A second concern is whether the EU has the social legitimacy to enforce a CBAM, given it has the indirect (but intentional) effect of pressuring other countries to introduce carbon pricing (which is then subject to the EU’s interpretation of whether it is sufficient). This is especially true for developing countries. While the carbon emissions of some developing countries are now very high, these countries point out that it is because they are only now industrialising, whereas Europe did so many decades ago (and therefore has a substantial historical trail of carbon emissions, which it never had to pay for). The figure below illustrates the carbon emissions of countries in 1960 compared to 2019.
Figure 1: Top 10 global emitters in 2019. Yearly emissions in million Mt CO2, 1960 and 2019
As can be seen, the EU’s emissions in 1960 were more than twice as high as China and India’s combined. Of course, without getting these developing countries on board, global efforts to decarbonise will be futile. One potential solution to this dilemma is for the EU to use the revenue generated through the CBAM to support the uptake of cleaner production technologies in other countries. This would have the twin benefit of reducing carbon emissions and creating a more collaborative, international carbon trading system.
What impact will the CBAM have?
Figure 2 highlights the top twenty most trade exposed countries to the CBAM.
Figure 2: 20 most exposed countries in terms of aggregated value of exports (billion $)
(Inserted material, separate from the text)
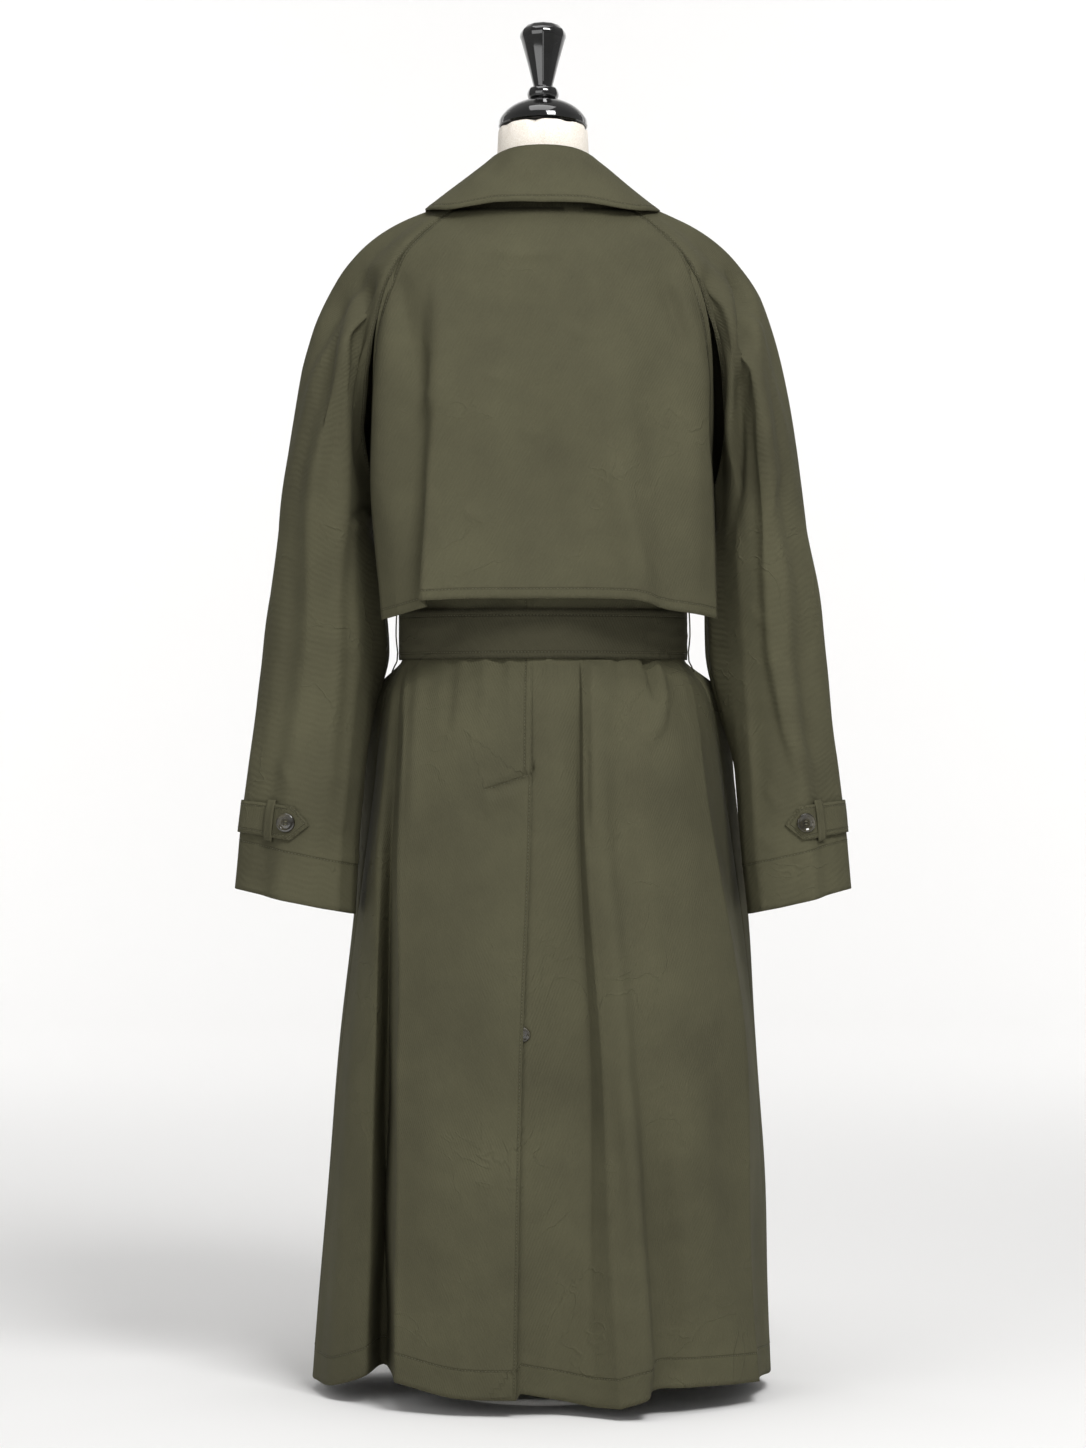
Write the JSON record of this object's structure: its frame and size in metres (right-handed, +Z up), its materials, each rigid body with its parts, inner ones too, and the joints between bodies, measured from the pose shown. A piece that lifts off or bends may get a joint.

While at this stage it is difficult to measure the projected impact on trade, Russia has forewarned that its companies stand to lose over $7 billion under the levy. Closer to home, the EU is not a major importer of Australian goods so the impact on Australian exports should be minimal, even more so now that the CBAM has decided to exclude “scope 2” emissions from calculations (i.e. the carbon emissions released from the electricity used to make a product). Nonetheless, there may be some flow-on effects for Australia if tariffs are imposed on trade-exposed industries in places like China, which rely on Australian coking coal to make and then export their iron and steel to the EU.
Arguably more importantly, preliminary modelling from a United Nations Conference on Trade and Development report indicates the CBAM will drive only meagre carbon reductions. If this proves correct, it may give credence to earlier concerns that the CBAM is more style than substance. But, it also may end up overlooking the CBAM’s true impact: the precedent it sets in terms of international norms for addressing climate change. Already, the proposal is seemingly wielding influence on climate policy in other countries: the US Democrats are now proposing to introduce a border carbon adjustment tax as part of a broader $US3.5 trillion plan to reduce greenhouse gas emissions. Meanwhile, both Japan and Canada have indicated an early intent to explore the feasibility of their own carbon border adjustment mechanism policies.
Despite the initial fanfare, it will be some time before the true impact of the CBAM on international trade and carbon emissions is known. Paradoxically, the biggest sign of the CBAM’s success may ultimately be its own demise: if it can incentivise countries to introduce domestic and sufficient carbon pricing, then the CBAM will become superfluous. Until that day comes, however, border adjustments are likely to be an increasingly used tool in international efforts to mitigate climate change.